The objective of the NAACP lawyers (the Shulman law firm) and a minority faction of the NAACP branch leadership was to settle for a limited, interdistrict school choice plan. The Xiong lawsuit allowed the lawyers to pursue that objective without NAACP oversight. When the lawyers made an offer to the State to settle the case, in early 1999, Evelyn Eubanks and I urged the Minneapolis NAACP branch to reject the settlement offer. I distributed a written critique of the settlement offer, and later a written critique of the state's response to it. A meeting of the NAACP branch education advocacy committee open to all interested branch members recommended rejection of the settlement offer. The branch executive committee and membership concurred with the education committee's recommendation to reject the settlement offer.
The lead NAACP lawyer, Dan Shulman, withdrew as my legal representative after I helped to shoot down his settlement offer. I continued as a self-represented plaintiff in the NAACP / Xiong lawsuit for a time. I had some paralegal experience and received advice from an attorney (my wife) about procedural issues. Before the end of 1999 I submitted a motion to the judge and the state's counsel to dismiss the lawsuit (for my part) without prejudice, meaning I may sue the state and other parties over the same issue at a future date. That motion was approved.
The Shulman lawyers who generally acted as spokespersons for the NAACP, John Shulman and Jean Marie Almonor, spoke of the failure of the Minneapolis School District to adequately educate students of color as being a result of the district having too many low-income and nonwhite students. The idea is that low-income students and students of color are disadvantaged by a culture of poverty, which can be overcome to some degree by integrating them into majority white, middle class schools. The culture of a school is more a reflection of the values that students bring to it than how the school and school system are operated, or so the argument goes. That is basically the theory embraced by the US Supreme Court in taking the position that racially segregated schools are 'inherently unequal' in Brown v. Board of Education (1954) and subsequent case law.
The Minnesota legislature basically overturned Brown v. Education, in part, by approval of a Desegregation Rule which allows "racially identifiable" schools within the public school system as long as the 'educational inputs,' such as class size and teacher qualifications, are more or less equal to those of schools that are not racially identifiable. That is basically a throwback to the "Separate but Equal" doctrine articulated in the 1896 Supreme Court decision, Plessy v. Ferguson.

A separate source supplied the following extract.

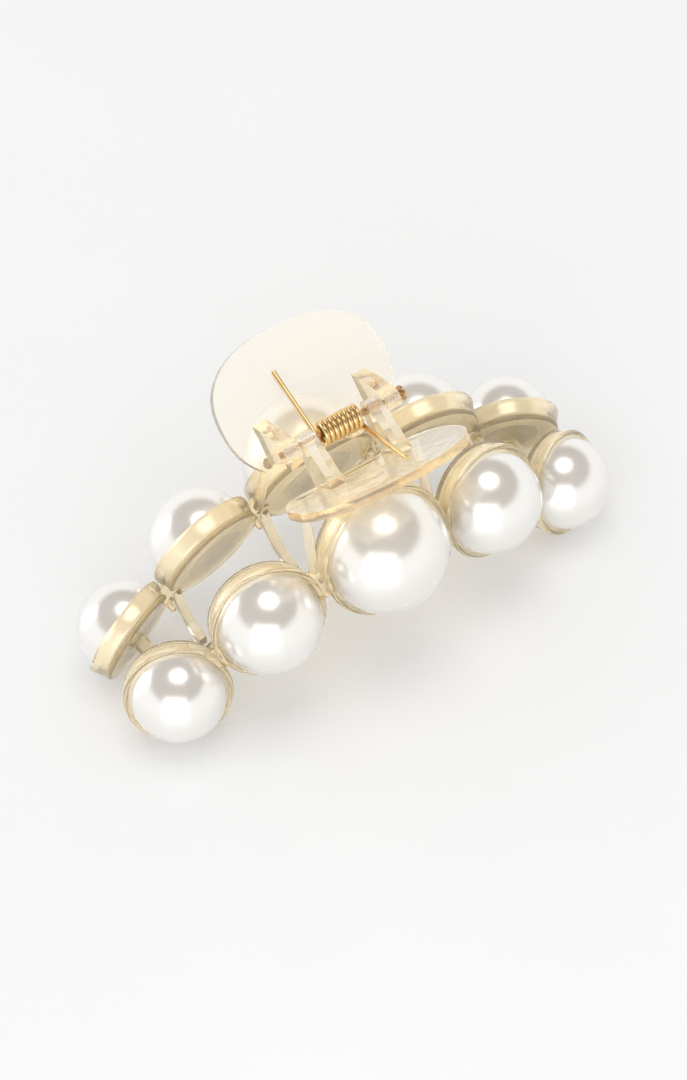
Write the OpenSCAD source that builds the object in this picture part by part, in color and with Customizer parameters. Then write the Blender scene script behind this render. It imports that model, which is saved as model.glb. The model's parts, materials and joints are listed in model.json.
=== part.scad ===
// Pearl claw clip: two clear jaws on one spring-loaded hinge pin, the rear one
// with outer lugs and the front one with inner lugs, each jaw carrying five
// flat-backed beads in shallow cups.
// X runs along the clip, Y points to the rear jaw, Z is up, z = 0 is the table.

/* [Beads] */
// Diameter of the two centre beads
centre_bead_d = 24; // [18:0.5:30]
// Diameter of the four middle beads
middle_bead_d = 20; // [14:0.5:26]
// Diameter of the four end beads
end_bead_d = 18; // [12:0.5:24]
// Where the flat back of a bead is cut, as a share of its radius
bead_back = 0.24; // [0.1:0.01:0.5]

/* [Cups] */
// Wall of each cup
cup_wall = 1.1; // [0.8:0.05:2]
// Free space between a bead and the wall of its cup
cup_gap = 0.15; // [0.05:0.05:0.5]
// Thickness of a cup floor
cup_floor = 1.2; // [0.8:0.1:2]
// Thickness of the adhesive under a bead
glue_t = 0.35; // [0.1:0.05:0.6]
// Upward tilt of the cups in degrees
cup_tilt = 18; // [0:1:40]
// Sideways turn of the middle cups in degrees
middle_turn = 10; // [0:1:30]
// Sideways turn of the end cups in degrees
end_turn = 24; // [0:1:45]

/* [Hinge] */
// Height of the hinge axis above the centre beads
hinge_rise = 22.1; // [16:0.1:30]
// Diameter of the pin shaft
pin_d = 1.2; // [0.8:0.05:2]
// Radial play between the pin and the lugs
pin_play = 0.08; // [0.02:0.01:0.1]
// Width of each lug
lug_w = 3; // [2:0.1:4]
// Radius of the lug eye around the pin
lug_eye_r = 1.9; // [1.6:0.1:3]

/* [Spring] */
// Wire diameter of the torsion spring
wire_d = 1; // [0.6:0.05:1.4]
// Mean diameter of the coil
coil_d = 4; // [3:0.1:5]
// Number of coils
coils = 9; // [5:1:9]
// Length of each spring leg
leg_len = 15.6; // [10:0.1:16]
// Rise of each spring leg above level in degrees
leg_rise = 18; // [5:0.5:20]

/* [Thumb plates] */
// Half width of a thumb plate
plate_half_w = 17.8; // [12:0.1:22]
// Length of a thumb plate from its root to its tip
plate_len = 22.7; // [16:0.1:28]
// Thickness of a thumb plate
plate_t = 1.7; // [1.2:0.1:2.5]
// Outward lean of a thumb plate from the vertical in degrees
plate_lean = 49.8; // [20:0.1:60]
// Height of the bow along a thumb plate
plate_bow = 0.3; // [0.3:0.1:2]

/* [Teeth] */
// Width of a tooth along the clip
tooth_w = 1.5; // [1:0.1:2]
// Shift of the teeth to one side of each junction
tooth_shift = 1.3; // [1:0.1:2]

/* [Hidden] */
$fn = 96;

r0 = centre_bead_d/2;
r1 = middle_bead_d/2;
r2 = end_bead_d/2;

function cup_r(r) = r + cup_gap + cup_wall;
function back_d(r) = r*bead_back;
function cup_depth(r) = back_d(r) + glue_t + cup_floor;

// Lowest point of an end cup below its bead centre, which sets every height
end_low = (cup_depth(r2) - 0.6)*sin(cup_tilt) + (cup_r(r2) - 1.2)*cos(cup_tilt) + 0.6;
zc = 15.05 + end_low;
hinge_z = zc + hinge_rise;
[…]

The current MN Desegregation Rule is based on a finding of fact that school characteristics have a much bigger impact on academic achievement than student background characteristics. Ironically, the Minneapolis School District has provided some of the best evidence supporting that position. In recent years, standardized test scores and other indicators of school quality at 3 high-poverty public schools in Minneapolis, Hale, Hall, and Northstar, have been better than the district average. Over 90% of Northstar students are eligible for free or reduced priced lunches and are nonwhite, mostly African / African American. The success of the Northstar program has been attributed, in large part, to a stable teaching staff, according to a report by the Northstar leadership to the Minneapolis Board of Education a few years ago.
The old Desegregation Rule required school districts to not allow enrollment of students of color in any school to exceed 15% of the district average in grade levels served. Under the new Desegregation Rule, a district may not allow enrollment of students of color to exceed 20% of the district average in grade levels served, unless such 'racially identifiable' schools have educational inputs comparable to schools that are not racially identifiable. The Minneapolis School District had 23 'racially identifiable' schools in 2005, of which 21 were on the state's list of poor performing schools. And in most cases, the racially identifiable schools were grossly inferior to other schools in terms of some critical educational inputs, such as teaching staff stability.
The new Desegregation Rule argues that the type of inequitable resource distribution found in the Minneapolis School District is evidence of intentional racial discrimination, i.e., institutional racism perpetuated by the school district leadership.
The problem with the 'Separate but Equal' doctrine is that school facilities that serve low-income and nonwhite students are seldom provided educational inputs comparable to schools that serve a predominantly white, middle class student population.
The Minneapolis School District is fairly typical of school districts nationwide as a racial discriminator. In US public schools, about two-thirds of K-12 classroom teachers with less than 5 years experience work in schools where students of color are over-represented. Teacher staffing is generally much less stable in schools where students of color are over-represented. 
For a period of time, from roughly 1968 to the early 1980s, when racially segregated school systems in the US were being desegregated "root and branch," the racial achievement gap was closing dramatically. For example, in a federal testing program called the National Assessment of Educational Progress, the average difference in scores on reading exams between black and white 13 year olds decreased by about 50% between 1970 and 1986. Root and branch desegregation involved not only the integration of nonwhite students into majority white schools, but also the integration of academic programs, faculty, extracurricular activities, etc.
I believe that the steady widening of the education achievement gap since the late 1980s is largely the result of increased segregation of low-income and nonwhite students, and a declining quality of education provided in programs where low-income and nonwhite students are over-represented.